M7.0~7.5クラスの「IIIランク」の地震について、宮城県沖では発生周期が「12.6~14.7年」、発生確率は10年以内に50%、30年以内に90%、50年以内では「90%以上」と示されている(赤囲み部分)。東北の太平洋沖は地震の巣であり、発生確実とされる地震の中にはこのような周期の短いものもある。東日本大震災からまもなく10年ということを考えると、発生周期が10年程度の短い地震の中から、そろそろ「次」が来てもおかしくない状況になっているのである。

気象庁の報道発表資料に戻ると、昨夜発生した地震の震央は、日本海溝(プレート境界)よりかなり西側になっていて、北米プレート内部で発生した地震と評価せざるを得ないようにも思える。海溝型地震とするには、震央が海溝から遠いようにも思われるからだ。だが、観測網の整っている直下型地震と異なり、観測網の脆弱な海底を震源とする地震では後日の調査・研究の進展の結果、震源の位置を含めて見直されることもある。後の調査・研究の結果、昨夜の地震が長期評価に示された「宮城県沖IIIランク地震に該当する」として、データが見直される可能性もあるのだ。

この意味で、当ブログは気象庁の昨夜の発表にある「東日本大震災の余震」との評価には直ちに同意できない。別の新しい地震の可能性もあるということは見ておかなければならないと思う。新たな別の地震の場合、昨夜の地震が前震で、この後に本震が来る、という可能性は捨てきれない。大きな揺れに見舞われた地域では、避難所や避難経路、非常持ち出し品、避難する場合は避難先でのコロナ対策も含め再確認をするなどして備えてほしい。

最後に、地震本部が地震の発生確率をどのような手法で予測しているのかについて、この際、少し述べておこう。簡単に言うと、震源域ごとに過去の地震を調査して、発生の周期性を割り出した上で、前回の地震発生から現在まで何年経過しているかによって今後の発生確率を予測するのである。

子どもの頃、縁日や祭りなどに出かけた際、露店で回転式のおみくじを回した経験は誰しも持っているだろう。白玉ならハズレ、赤玉が出たら当たりで景品がもらえる、というものだ。このおみくじで、例えば10個あたり赤玉が1個(白9、赤1)の割合で玉が入れられており、一度誰かが引いた玉はおみくじ機には戻さない、と仮定しよう。

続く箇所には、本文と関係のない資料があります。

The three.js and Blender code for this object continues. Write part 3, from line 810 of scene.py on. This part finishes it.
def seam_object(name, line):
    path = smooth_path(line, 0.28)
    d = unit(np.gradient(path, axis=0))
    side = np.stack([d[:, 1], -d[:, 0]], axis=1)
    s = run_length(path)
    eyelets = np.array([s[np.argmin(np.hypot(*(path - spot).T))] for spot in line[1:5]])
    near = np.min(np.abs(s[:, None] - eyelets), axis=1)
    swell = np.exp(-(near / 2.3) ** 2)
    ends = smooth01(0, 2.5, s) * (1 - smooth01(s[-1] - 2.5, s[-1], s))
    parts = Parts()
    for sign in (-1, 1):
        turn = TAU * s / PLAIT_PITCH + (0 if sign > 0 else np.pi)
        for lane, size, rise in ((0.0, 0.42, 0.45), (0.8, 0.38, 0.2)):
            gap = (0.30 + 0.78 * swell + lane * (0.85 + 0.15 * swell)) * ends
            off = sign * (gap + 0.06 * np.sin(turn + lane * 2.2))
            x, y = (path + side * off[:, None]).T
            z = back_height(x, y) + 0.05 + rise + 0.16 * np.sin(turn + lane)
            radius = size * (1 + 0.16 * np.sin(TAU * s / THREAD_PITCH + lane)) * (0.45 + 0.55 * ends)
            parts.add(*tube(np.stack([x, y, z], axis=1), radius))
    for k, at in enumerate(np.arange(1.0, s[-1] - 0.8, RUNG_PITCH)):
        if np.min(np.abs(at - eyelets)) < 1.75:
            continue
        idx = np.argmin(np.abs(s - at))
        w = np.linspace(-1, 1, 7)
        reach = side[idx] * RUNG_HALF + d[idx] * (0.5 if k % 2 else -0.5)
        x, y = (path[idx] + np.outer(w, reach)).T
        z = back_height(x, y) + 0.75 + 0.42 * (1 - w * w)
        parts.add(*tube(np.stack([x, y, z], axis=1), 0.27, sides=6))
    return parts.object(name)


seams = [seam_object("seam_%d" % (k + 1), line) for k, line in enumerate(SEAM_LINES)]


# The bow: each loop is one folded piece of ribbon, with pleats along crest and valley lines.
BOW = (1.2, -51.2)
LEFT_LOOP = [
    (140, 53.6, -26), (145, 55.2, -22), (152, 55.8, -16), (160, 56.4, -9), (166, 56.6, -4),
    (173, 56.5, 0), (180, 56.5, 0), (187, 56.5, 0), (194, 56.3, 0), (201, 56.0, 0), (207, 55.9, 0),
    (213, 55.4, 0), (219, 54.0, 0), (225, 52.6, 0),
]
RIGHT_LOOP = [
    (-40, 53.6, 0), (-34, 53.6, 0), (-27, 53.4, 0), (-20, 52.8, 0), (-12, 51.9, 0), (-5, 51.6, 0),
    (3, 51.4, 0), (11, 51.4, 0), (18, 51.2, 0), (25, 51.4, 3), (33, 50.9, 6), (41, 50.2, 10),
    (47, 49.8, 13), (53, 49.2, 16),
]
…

最初の段階では赤玉が出る確率は10%だが、5人引いた段階でいずれも白玉だった場合、その後くじを引く5人の間で赤玉が出る確率は20%に上昇する。8人まで引いても赤が出なかった場合、最後の2人の間では赤玉を引ける確率は50%まで上がる。地震本部の発生予測はこれと同じシンプルな考え方である。平均100年周期の地震が50年起きなかった場合、残り50年間で発生する確率はそれまでの2倍--という形で予測しているのである。それだけに、地震本部の発生予測は比較的よく当たっている。

地震本部がこうした予測確実な手法を用いているにもかかわらず、原発運転差し止めや福島原発事故の賠償を求めた訴訟で半分近い裁判所がそれを「信頼性がない」として採用しないのは謎である。おそらく、運転容認の結論があらかじめ決まっていて、地震本部の予測はその結論と矛盾するため採用できないのであろう。こうした非科学的な判決が続いているのは残念としかいいようがない。3.11からまもなく10年を迎える今、当ブログは、改めて原発は不要であり、全国全原発は廃炉にすべきと強く訴えたい。